His team struggled for the majority of the campaign, but Raina was consistent. At the end of their final game, he was the third highest run-getter of the season, and finished with 442 runs in 14 innings. He had a strike rate of 143.77 and made seven 30-plus scores.
Australia fast bowler Andrew Tye failed to take a wicket in only two of the six games he played - the second time was because of a dislocated shoulder against Mumbai Indians. That injury ended his season, but not before he took 12 wickets at an economy of 6.71. His peak was in his first match, when he took a hat-trick and a five-wicket haul, besides unveiling the the powers of his knuckle ball.

The bad

Lions' impressive stats in the Powerplay came at the cost of imbalance in the middle order. They had five specialist openers in the squad, and all of them were given a chance at the top - they used five opening combinations this season.

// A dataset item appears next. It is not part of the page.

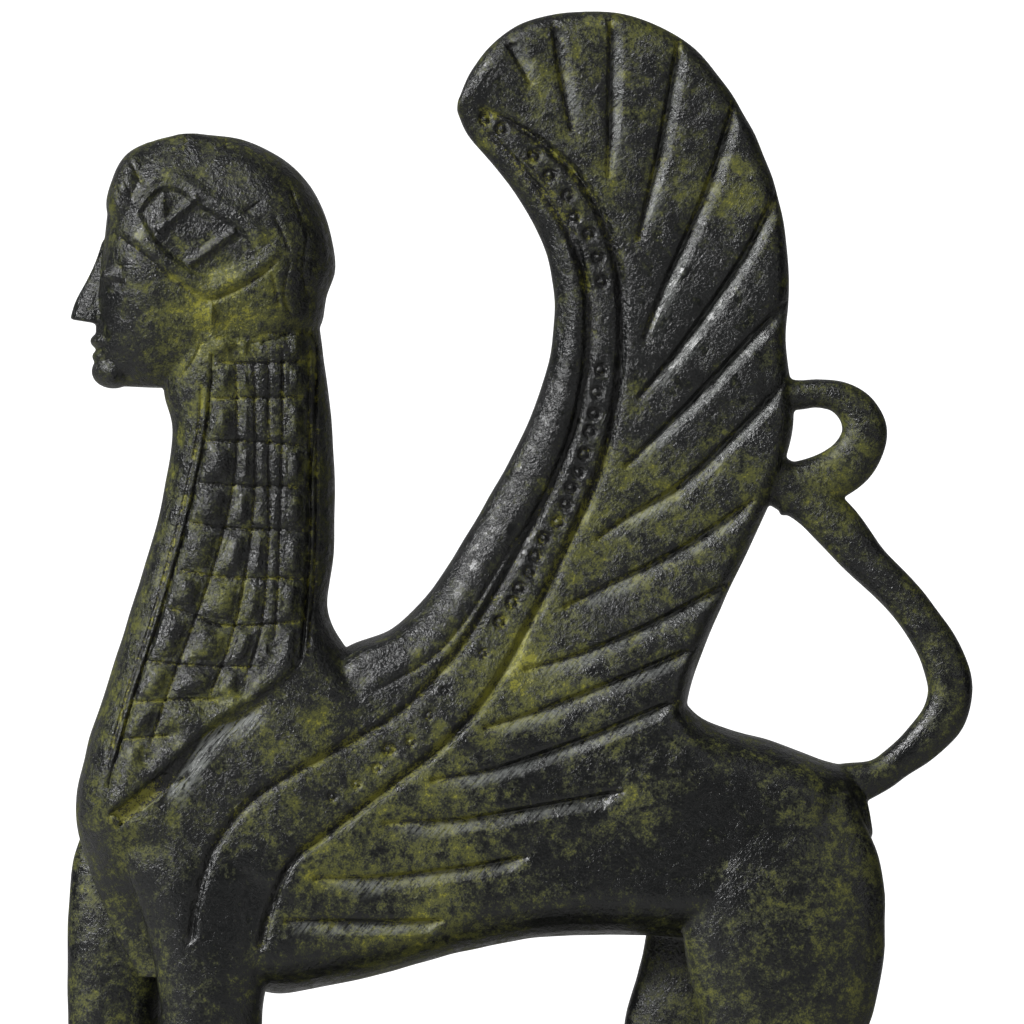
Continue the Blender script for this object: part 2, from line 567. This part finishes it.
# the head-dress: a sunk panel with slanted bars, between raised bands
headDress = {
    "panel": [
        (-43.4, 136.4), (-41.5, 139), (-40, 139.8), (-38, 139.5), (-36, 138), (-33, 136.2),
        (-30, 134.4), (-28.4, 132), (-28.1, 130.6), (-30, 129.4), (-32.4, 128.5), (-34.6, 128),
        (-36.5, 128.7), (-38.6, 130.2), (-41, 132.3)],
    "lowerBand": [
        (-46.2, 135.2), (-44, 133.6), (-42, 132.1), (-40, 130.5), (-38, 129), (-36, 127.6),
        (-34.3, 126.8), (-32, 127.6), (-29.6, 128.8), (-27, 130.6), (-25.4, 132.4)],
    "upperBand": [
        (-44.2, 136.8), (-42.2, 139.9), (-40, 141.1), (-37.6, 140.6), (-35, 138.6), (-32, 137),
        (-29, 135), (-27.3, 132.2)],
    "bars": [[(-35.6, 138.4), (-40.8, 134)], [(-30.9, 134.2), (-37, 129.8)]],
    # the boss in the panel and the knob below it: x, z, width and height
    "knobs": [(-40, 137, 2.6, 0.6), (-34, 123.8, 1.9, 0.5)],
    # the nape crease, nicks on the crown and the criss-cross on the back of the head
    "nicks": [
        [(-28, 121.6), (-24, 121.4), (-20.4, 121.9)], [(-37.2, 147), (-37.4, 144.6)],
        [(-32.6, 146.6), (-32.2, 144.2)], [(-27.6, 138), (-30.3, 136)],
        [(-26.4, 136.5), (-24, 131)], [(-24.4, 139.5), (-22.6, 135)],
        [(-24, 131), (-25, 126), (-23.8, 123)], [(-26.6, 129.4), (-25.4, 124)],
        [(-22, 134.6), (-22.6, 128.6), (-21.6, 125)], [(-46.2, 143.2), (-43.6, 137.8)],
        [(-45, 144.4), (-42.4, 139.4)], [(-46.9, 141), (-44.8, 137.2)],
        [(-35.2, 120.6), (-36.6, 117.6), (-38.6, 115.4)]],
    "sunk": {"depth": 0.7, "slope": 0.8},
    "bandRidge": {"width": 1.5, "height": 0.35},
    "bandGroove": {"width": 0.8, "depth": 0.35},
    "barRidge": {"width": 1.0, "height": 0.5, "fade": 0.02},
    "nickGroove": {"width": 0.5, "depth": 0.28, "stain": 0.35, "fade": 0.2},
}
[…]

This meant at least three players were always out of their favoured position in the batting order: Aaron Finch and Dwayne Smith struggled, averaging less than 25 for the season.
Lions used 16 regular bowlers over the season, indicating that they never found their best combination. Four bowlers played only one match, three played only two, and one played three - they managed only three wickets in total.

The ugly

With an unsettled middle order and James Faulkner's waning ability as a finisher, Lions desperately missed a specialist allrounder. They missed Dwayne Bravo, in particular, and the impact of his absence was exacerbated by a poor strategy at the player auction in February, and a poor replacement plan during the tournament.
Bravo's injury had looked serious the moment he picked it up at the end of December, a month and a half before the player auction. He joined the Lions squad, though, and the franchise clung on to the slim hope that he would regain match fitness before it was too late, while the other teams raced ahead in the league. In the end, Bravo pulled out of the season, and Lions roped in Irfan Pathan, who was unimpressive in the only game he played.
Lions' poor performance at the auction was further highlighted when their overseas players began to become unavailable because of injury or national duty. At one point they had only four overseas players available for selection, one of whom was UAE's Chirag Suri, whom they had bought despite him not having played a T20 game. They eventually played their last three games of the season with only three overseas players in the XI.

The missing ingredient

Lions' spinners were the worst in the league by a long way - they took nine wickets at an average of 90.55. Spinners for every other team apart from Delhi Daredevils took at least 25 wickets. Ravindra Jadeja had a poor tournament, taking only five wickets in 38 overs at an economy rate of 9.18.

Out of their control

Lions were hampered by injuries to key players. Bravo missed the entire season, Faulkner came in with an injury and was only available for eight games, and Ravindra Jadeja also became available for selection only after their first two games. They then lost Tye and McCullum to injuries in the second half of the season.